● **What needs to be done**
Reproduce only this span: the line containing "(AXIS_SHIFT, 0, 0))", the line containing "bpy.data.objects.remove(obj)", and every line between them, all exactly as given.

● **Excerpt from a dataset**

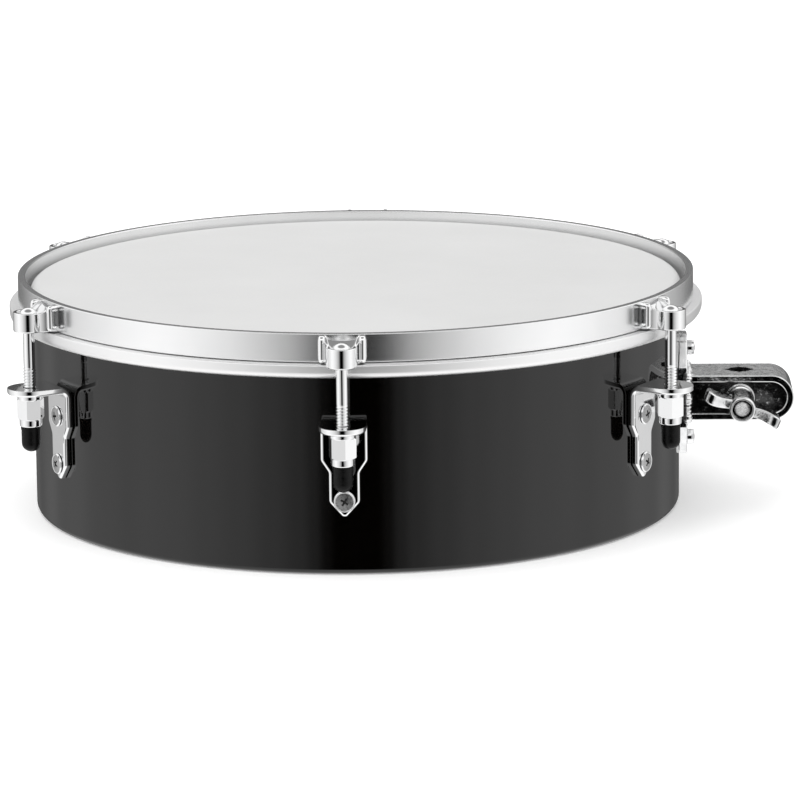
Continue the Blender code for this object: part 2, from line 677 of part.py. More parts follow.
def build_drum(axis):
    shell = place("shell", mesh_from(turned(shell_profile(), RING_SIDES), "shell"), "shell_black", axis)
    holes = []
    for turn in LUG_TURNS:
        holes += [round_axis(hole, turn) for hole in screw_holes(LUG_SCREW_HEIGHTS, BRACKET_FACE)]
    holes += [round_axis(hole, CLAMP_TURN) for hole in screw_holes(BASE_SCREW_HEIGHTS, BASE_FACE)]
    shape_with(shell, together(holes), "DIFFERENCE")
    place("drumhead", mesh_from(turned(head_profile(), RING_SIDES), "drumhead"), "head_white", axis)
    flesh_hoop = mesh_from(turned(flesh_hoop_profile(), RING_SIDES), "flesh_hoop")
    place("flesh_hoop", flesh_hoop, "hoop_bright", axis)
    hoop = mesh_from(turned(hoop_profile(), RING_SIDES), "counter_hoop")
    counter_hoop = place("counter_hoop", hoop, "chrome", axis)
    ear = ear_mesh()
    ears = []
    for turn in LUG_TURNS:
        copy = bmesh.new()
        copy.from_mesh(ear)
        ears.append(round_axis(copy, turn))
    shape_with(counter_hoop, together(ears), "UNION")


def build_lugs(axis):
    bracket = bracket_mesh()
    screw = screw_mesh("lug_screw", SCREW_HEAD_RADIUS, SCREW_HEAD_EDGE, SCREW_HEAD_HEIGHT, BRACKET_FACE)
    inner_nut = inner_nut_mesh()
    rod = rod_mesh()
    nut = tension_nut_mesh()
    cap = cap_mesh()
    for number, turn in enumerate(LUG_TURNS, 1):
        lug = empty(f"lug_{number}", turn=turn, parent=axis)
        place(f"lug_bracket_{number}", bracket, "chrome", lug)
        for where, height in zip(("upper", "lower"), LUG_SCREW_HEIGHTS):
            face = (0, -BRACKET_FACE, height)
            seat = (0, -INNER_SEAT, height)
            place(f"lug_screw_{where}_{number}", screw, "chrome", lug, face, OUTWARDS)
            place(f"screw_nut_{where}_{number}", inner_nut, "zinc_steel", lug, seat, OUTWARDS)
        place(f"tension_rod_{number}", rod, "chrome", lug, (0, -ROD_CIRCLE, RECESS_FLOOR))
        place(f"tension_nut_{number}", nut, "chrome", lug, (0, -ROD_CIRCLE, NUT_TOP))
        place(f"rubber_cap_{number}", cap, "cap_rubber", lug, (0, -ROD_CIRCLE, CAP_TOP))


def build_clamp(axis):
    bracket = place("clamp_bracket", mesh_from(base_plate(), "clamp_bracket"), "chrome", axis)
    shape_with(bracket, strap(), "UNION")
    shape_with(bracket, web(), "UNION")
    shape_with(bracket, together([root_flare(1), root_flare(-1)]), "UNION")
    shape_with(bracket, cylinder(BRACKET_BACK, 0, SHELL_HEIGHT, RING_SIDES), "DIFFERENCE")
    holes = [round_axis(hole, CLAMP_TURN) for hole in screw_holes(BASE_SCREW_HEIGHTS, BASE_FACE)]
    shape_with(bracket, together([rod_hole(), bolt_hole()] + holes), "DIFFERENCE")
    side = empty("clamp_side", turn=CLAMP_TURN, parent=axis)
    head = (BASE_SCREW_HEAD_RADIUS, BASE_SCREW_HEAD_EDGE, BASE_SCREW_HEAD_HEIGHT)
    screw = screw_mesh("clamp_screw", *head, BASE_FACE)
    inner_nut = inner_nut_mesh()
    for where, height in zip(("upper", "lower"), BASE_SCREW_HEIGHTS):
        face = (0, -BASE_FACE, height)
        seat = (0, -INNER_SEAT, height)
        place(f"clamp_screw_{where}", screw, "chrome", side, face, OUTWARDS)
        place(f"clamp_nut_{where}", inner_nut, "zinc_steel", side, seat, OUTWARDS)
    bolt = empty("bolt_axis", (ROD_HOLE_CENTRE, 0, CLAMP_HEIGHT), parent=axis)
    place("eye_bolt", eye_bolt_mesh(), "chrome", bolt)
    place("clamp_washer", washer_mesh(), "chrome", bolt, (0, -WASHER_BACK, 0), OUTWARDS)
    place("wing_nut", wing_nut_mesh(), "chrome", bolt, (0, -HUB_BACK, 0), OUTWARDS)


def main():
    for old in list(bpy.data.objects):
        bpy.data.objects.remove(old)
    axis = empty("drum_axis", (AXIS_SHIFT, 0, 0))
    build_drum(axis)
    build_lugs(axis)
    build_clamp(axis)


main()
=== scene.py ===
"""Looks of the hand bale drum: detailed pieces, finishes, studio and camera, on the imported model.

Metres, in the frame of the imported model. The pieces of a lug are made once, facing -Y from the
drum's axis, and then placed round it. A point of such a piece is (across, -reach, height).
"""

import json
from math import atan2, cos, pi, radians, sin, tan

import bmesh
import bpy
from mathutils import Matrix, Vector

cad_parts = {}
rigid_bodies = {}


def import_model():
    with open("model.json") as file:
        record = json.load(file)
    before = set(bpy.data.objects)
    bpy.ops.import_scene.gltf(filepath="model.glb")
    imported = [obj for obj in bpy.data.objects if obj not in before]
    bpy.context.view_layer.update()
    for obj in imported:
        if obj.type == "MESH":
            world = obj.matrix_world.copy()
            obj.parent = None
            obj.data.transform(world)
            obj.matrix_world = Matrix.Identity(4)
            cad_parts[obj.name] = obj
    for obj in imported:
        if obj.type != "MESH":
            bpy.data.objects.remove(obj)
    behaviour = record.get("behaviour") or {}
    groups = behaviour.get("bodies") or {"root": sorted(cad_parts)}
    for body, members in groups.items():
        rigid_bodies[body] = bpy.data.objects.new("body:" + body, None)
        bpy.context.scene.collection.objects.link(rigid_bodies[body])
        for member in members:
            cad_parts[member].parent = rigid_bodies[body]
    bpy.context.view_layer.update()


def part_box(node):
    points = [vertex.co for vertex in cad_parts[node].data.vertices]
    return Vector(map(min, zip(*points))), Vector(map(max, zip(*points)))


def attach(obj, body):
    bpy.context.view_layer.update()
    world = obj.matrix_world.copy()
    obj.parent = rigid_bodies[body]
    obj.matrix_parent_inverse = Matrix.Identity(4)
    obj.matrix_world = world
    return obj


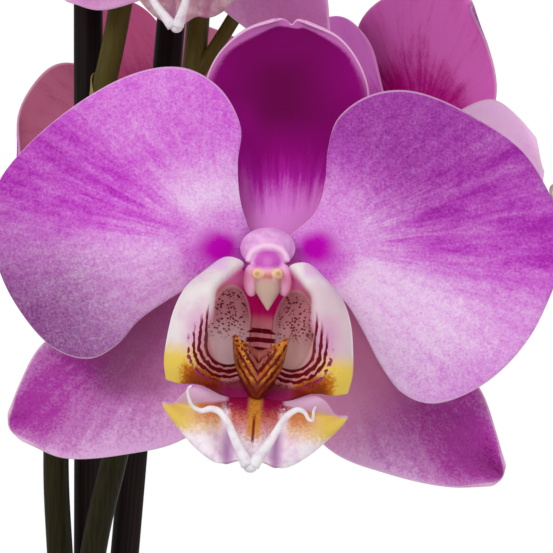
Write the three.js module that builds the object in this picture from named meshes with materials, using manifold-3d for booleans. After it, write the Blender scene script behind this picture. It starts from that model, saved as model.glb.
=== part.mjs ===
// A moth orchid in a plain glazed pot: two flower spikes tied to two dark stakes, seven open blooms,
// six buds, six leathery leaves and three aerial roots in coarse bark. Millimetres, +Z up, the blooms
// face -Y, and the origin is the middle of the pot's flat underside.
import * as THREE from "three";
import { mergeVertices } from "three/addons/utils/BufferGeometryUtils.js";
import Module from "manifold-3d";

const wasm = await Module();
wasm.setup();

// Driving dimensions
const GAP = 0.3; // between pieces that touch
const POT = { height: 125, rimRadius: 68, footRadius: 48, wall: 4.5, floor: 6, sides: 24 };
const BARK = { top: 104, chips: 24, chipSize: [21, 14, 9], spread: 45 };
const CROWN = { at: [0, 30], radius: 10, bottom: 99, top: 155 };
const STAKE = { radius: 3, bottom: 24, top: 548, sides: 10 };
const SPIKE = { footRadius: 2.95, tipRadius: 1.5, sides: 8 };
const PEDICEL = { radius: 1.5, ovaryRadius: 2.3, sides: 5 };
const TEPAL = { thickness: 1.1, margin: 0.7 };
const LIP = { thickness: 1.1, roll: -4.5 };
const HUB = { radius: 2.3, rim: 4.8, back: -6 }; // the receptacle, in the middle of a bloom

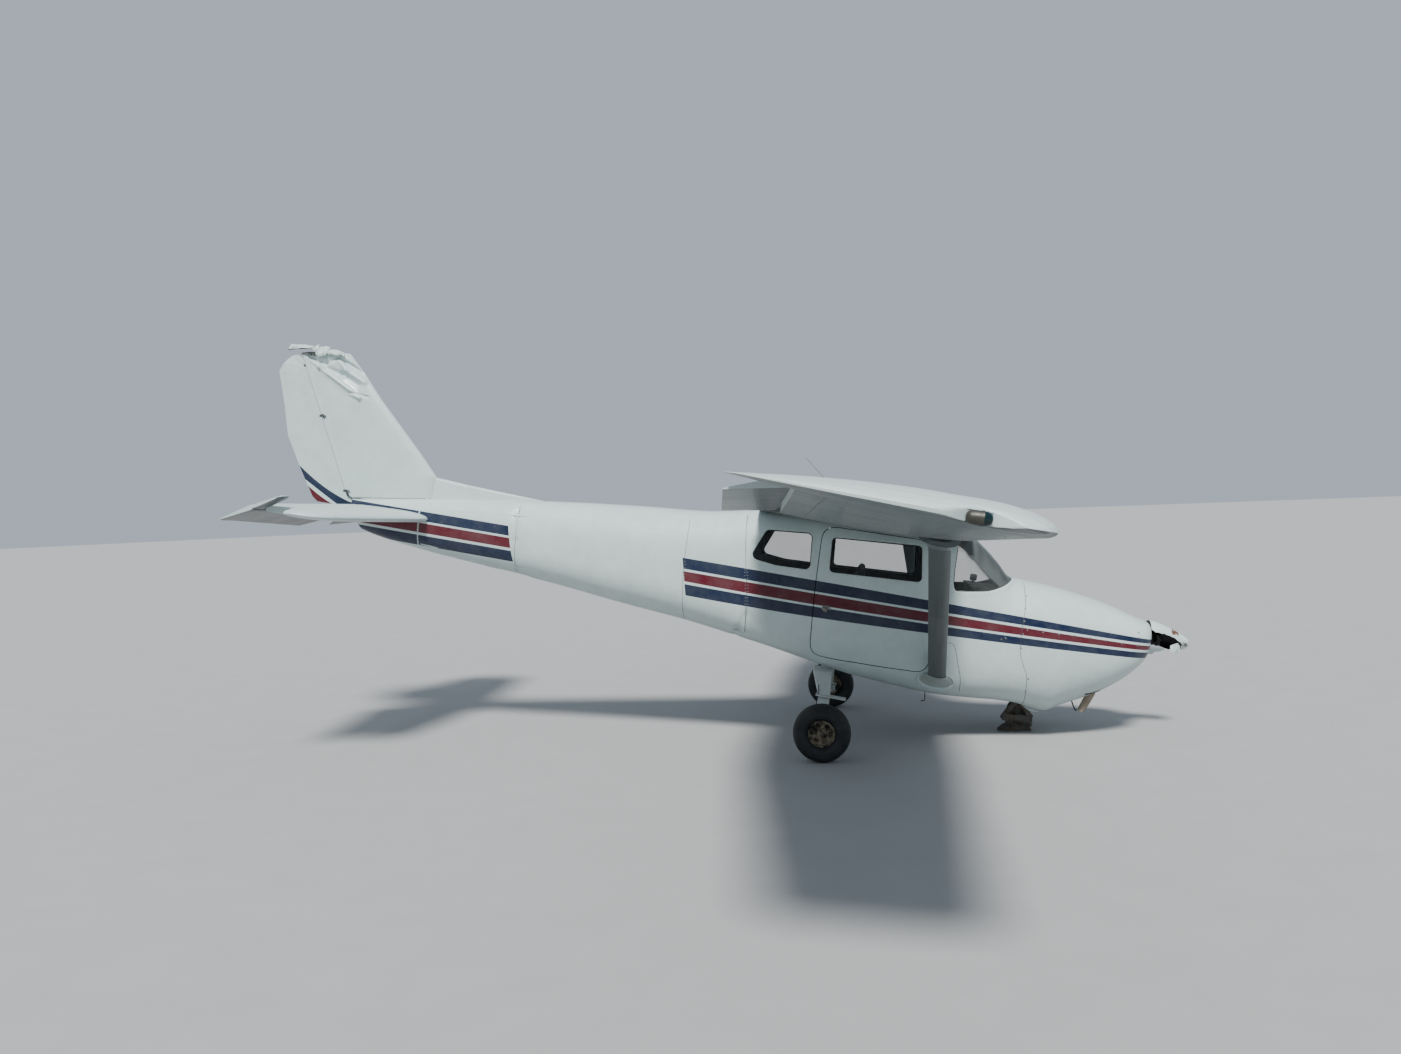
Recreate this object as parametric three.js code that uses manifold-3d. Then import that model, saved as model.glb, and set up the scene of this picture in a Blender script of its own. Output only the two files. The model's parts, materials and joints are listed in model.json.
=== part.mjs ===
// Light aircraft, high wing with struts, resting nose down on its main wheels and a broken nose leg.
// Millimetres. In the airframe's own frame x runs forward from the firewall, y to the left wing and
// z up from the main axle. One outer group pitches that frame nose down and stands it on z = 0.
import * as THREE from "three";
import { mergeVertices } from "three/addons/utils/BufferGeometryUtils.js";
import Module from "manifold-3d";

const wasm = await Module();
wasm.setup();

// Driving sizes
const gap = 0.3; // between pieces that touch
const runningGap = 6; // around pieces that move
const noseDown = THREE.MathUtils.degToRad(10.57);
const axle = { x: -1473, y: 1092, radius: 19, bore: 19.5, tyreRadius: 215, tyreWidth: 160, rimRadius: 100 };
const thrustZ = 1000;
const skin = 12; // cowl and tailcone walls
const wall = 40; // cabin walls and doors
const glassThickness = 6;
const cabinFront = -25;
const cabinRear = -2750;
const tailEnd = -6010;

const wing = {
  rootY: 556, breakY: 2540, tipY: 5283, capY: 5512,
  rootLead: -660, rootTrail: -2286, tipLead: -787, tipTrail: -1916,
  rootZ: 1592, dihedral: THREE.MathUtils.degToRad(1.5),
  incidence: THREE.MathUtils.degToRad(1.5), washout: THREE.MathUtils.degToRad(3.5),
  tipUpper: 0.64, tipLower: 0.86, // shares of the root's thickness to chord
};
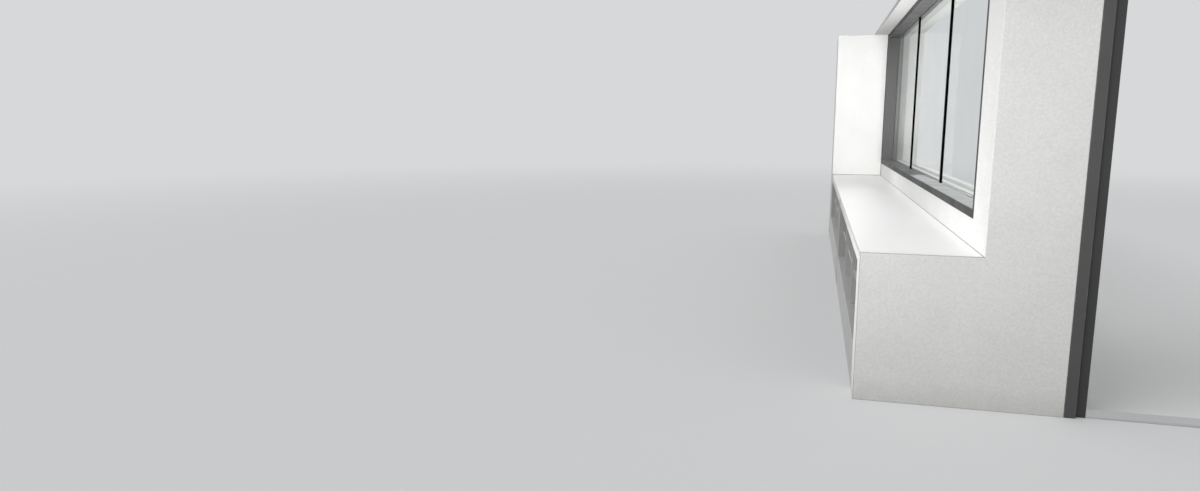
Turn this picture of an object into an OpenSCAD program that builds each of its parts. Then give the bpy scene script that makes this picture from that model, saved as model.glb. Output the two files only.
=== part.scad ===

● **Result below**
    axis = empty("drum_axis", (AXIS_SHIFT, 0, 0))
    build_drum(axis)
    build_lugs(axis)
    build_clamp(axis)


main()
=== scene.py ===
"""Looks of the hand bale drum: detailed pieces, finishes, studio and camera, on the imported model.

Metres, in the frame of the imported model. The pieces of a lug are made once, facing -Y from the
drum's axis, and then placed round it. A point of such a piece is (across, -reach, height).
"""

import json
from math import atan2, cos, pi, radians, sin, tan

import bmesh
import bpy
from mathutils import Matrix, Vector

cad_parts = {}
rigid_bodies = {}


def import_model():
    with open("model.json") as file:
        record = json.load(file)
    before = set(bpy.data.objects)
    bpy.ops.import_scene.gltf(filepath="model.glb")
    imported = [obj for obj in bpy.data.objects if obj not in before]
    bpy.context.view_layer.update()
    for obj in imported:
        if obj.type == "MESH":
            world = obj.matrix_world.copy()
            obj.parent = None
            obj.data.transform(world)
            obj.matrix_world = Matrix.Identity(4)
            cad_parts[obj.name] = obj
    for obj in imported:
        if obj.type != "MESH":
            bpy.data.objects.remove(obj)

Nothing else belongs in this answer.